Lukas Bruhin ist Anwalt und Berater. Zu seinen beruflichen Stationen zählen unter anderem die Funktion als Generalsekretär des Eidgenössischen Departements des Innern sowie verschiedene leitende Positionen bei der Schweizerischen Post und im UVEK. Heute ist er Partner bei Arioli Law in Zürich und Präsident des Institutsrats von Swissmedic. Seit September 2025 ist er Präsident der SRG Deutschschweiz.

Lukas Bruhin, was hat Sie zur Bewerbung für das SRG.D-Präsidium bewogen?

Ich habe mich beruflich schon immer im Themenfeld des Service public und an der Schnittstelle zwischen Gesellschaft, Politik und Verwaltung bewegt. Institutionen wie die SRG, die wichtig sind für den Zusammenhalt des Landes, faszinieren mich.

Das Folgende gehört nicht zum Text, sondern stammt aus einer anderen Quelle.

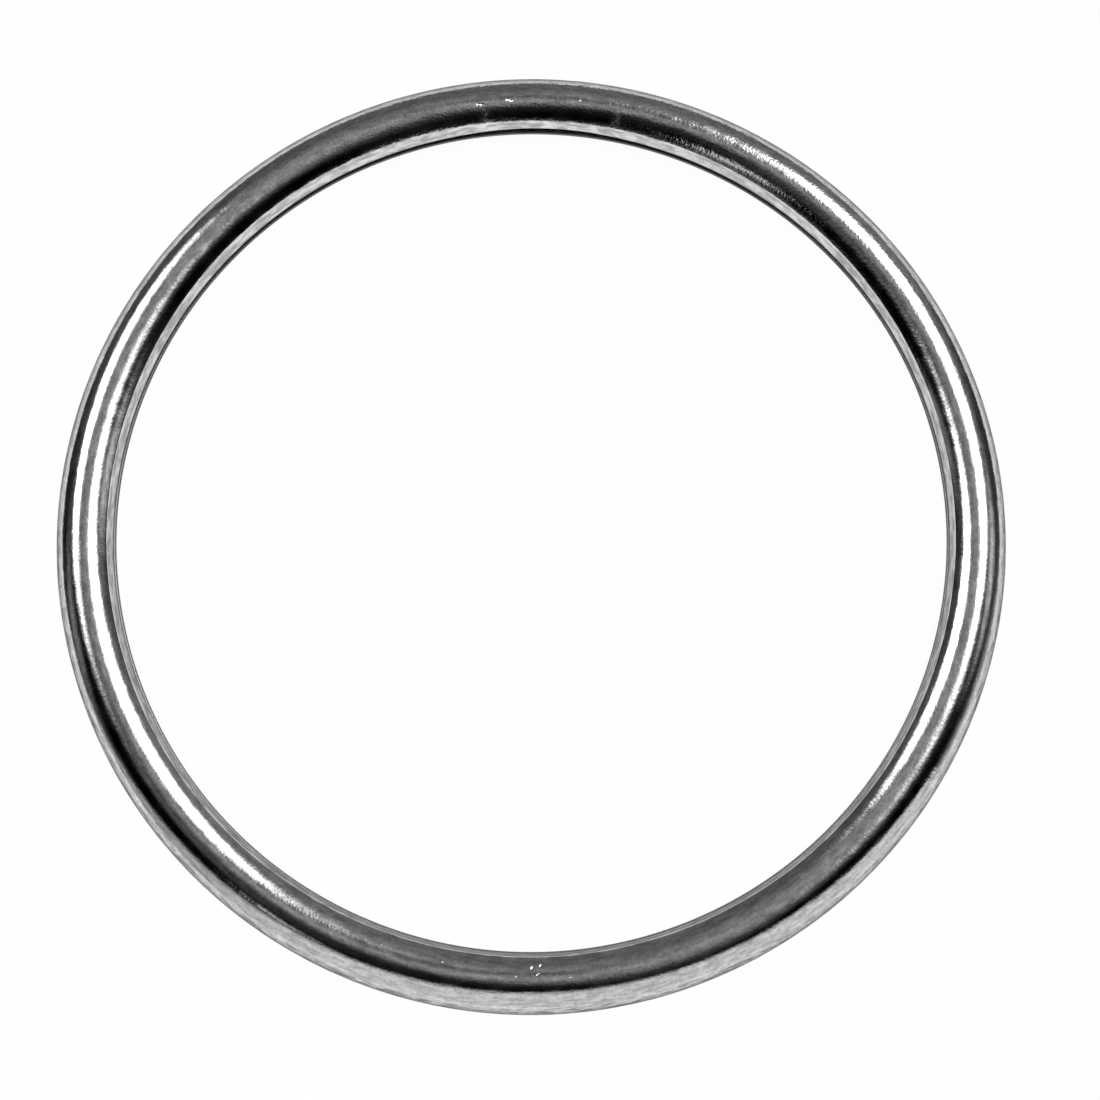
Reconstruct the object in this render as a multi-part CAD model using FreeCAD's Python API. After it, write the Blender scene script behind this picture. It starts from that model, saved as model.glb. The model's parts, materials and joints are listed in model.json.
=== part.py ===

Ich hatte Lust, meinen Beitrag zu leisten – und das nicht nur unkritisch, sondern konstruktiv.

Sie sind in einer turbulenten Zeit gestartet. Sowohl das Unternehmen SRG SSR als auch die Trägerschaft sind im Umbruch, Sparmassnahmen treffen auf Transformation und die Halbierungsinitiative steht ins Haus. Ihr Amtsantritt fiel ausserdem mit dem Rücktritt der SRF-Direktorin Nathalie Wappler zusammen. Wie haben Sie Ihren Start erlebt?

Dass es Wechsel an der Spitze von Unternehmen gibt, ist Courant normal. Den Nachfolgeprozess der SRF-Direktion aufzugleisen, gab mir aber gleich zu Beginn die Möglichkeit, das Funktionieren von SRF und SRG noch genauer zu ergründen. Seitens SRG.D mussten wir uns zudem rasch mit der Generaldirektion in Bern abstimmen, da diese Stellenbesetzung im laufenden Umstrukturierungsprozess der SRG passiert. Ich spüre dort den grossen Druck des Transformationsprojekts «Enavant». Ein Transformationsprojekt dieser Grössenordnung gab es meines Wissens bei der SRG noch nie. Es ist organisatorisch, personell und finanziell ein grosser Schritt mit vielen Wechseln und Veränderungen. Und das alles, während die SRG und die Programme funktionieren müssen.

Sie sprechen von grossem Druck. Ist die SRG in einer Krise?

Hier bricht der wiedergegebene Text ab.